The effect that Hanz had on the household was one of paranoia. If the Greek resistance found out about him (as they later did) he would quickly be gunned down (as he later was). If the resistance came to the house, there would be no telling who may be the victim of an unintended shot. Mitera Kuklakis feared for her children; for Maria, Harriet, and Eleftherious. Every evening was another day they had scrapped by, every morning was a new threat looming.

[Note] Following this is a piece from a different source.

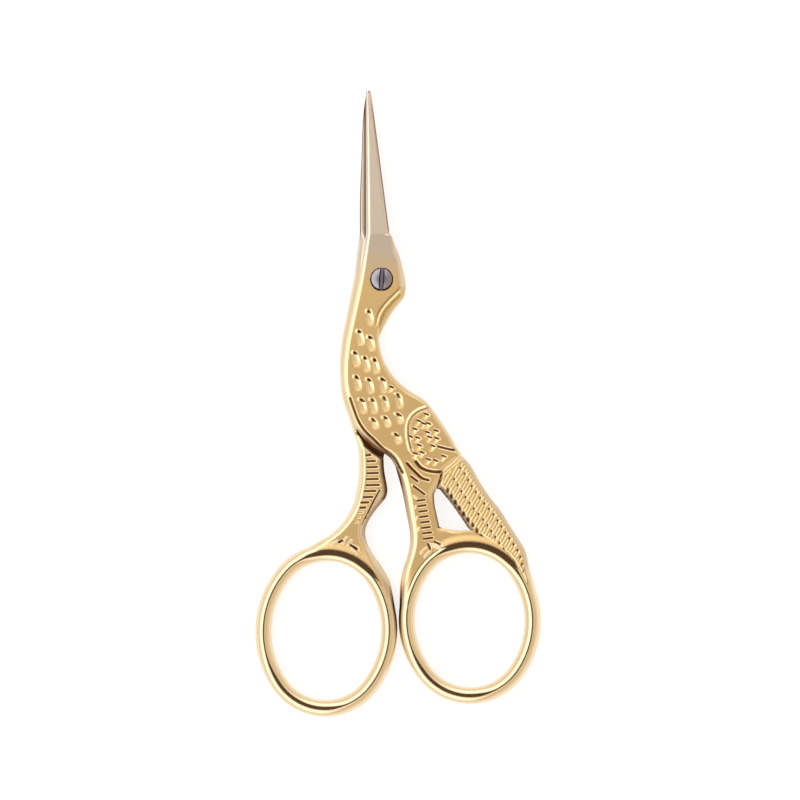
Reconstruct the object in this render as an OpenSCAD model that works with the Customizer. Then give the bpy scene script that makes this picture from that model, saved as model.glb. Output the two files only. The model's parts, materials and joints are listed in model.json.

Unknown to Mitera Kuklakis and her children, Hanz had another effect on their wellbeing. Months after his death, after a teenage Maria was forced to identify a human-sized lump of bullet torn flesh by a ring on his finger, Hanz would have one last contribution to the Kuklakis family. Another so-called British Agent had arrived at their door, but this time, instead of forcing himself into their home, he offered them a way out of Greece. Mitera knew well the tricks of Hanz Baxter, and this new imposter wasn’t going to fool her. She declined, not daring to risk it. It was only after the war that she found out that this man was a real British Agent, and that his offer had been a genuine one.

*


I stood by the phone for a while, my mind reeling from everything I had heard. I had known that my grandfather had stories, I had known that he had gone through much in his 80 years of life, but I had never imagined the true danger that he and his family had been in. I didn’t know what to say, or how to say it to him. All I knew is that I wanted to hear more, to record it for my own kids. As if reading my mind, Pappou spoke through the phone, “I’m ready to talk. I want to sit down with you and tell all of it, start to finish.” And I knew then that the stories had only just begun.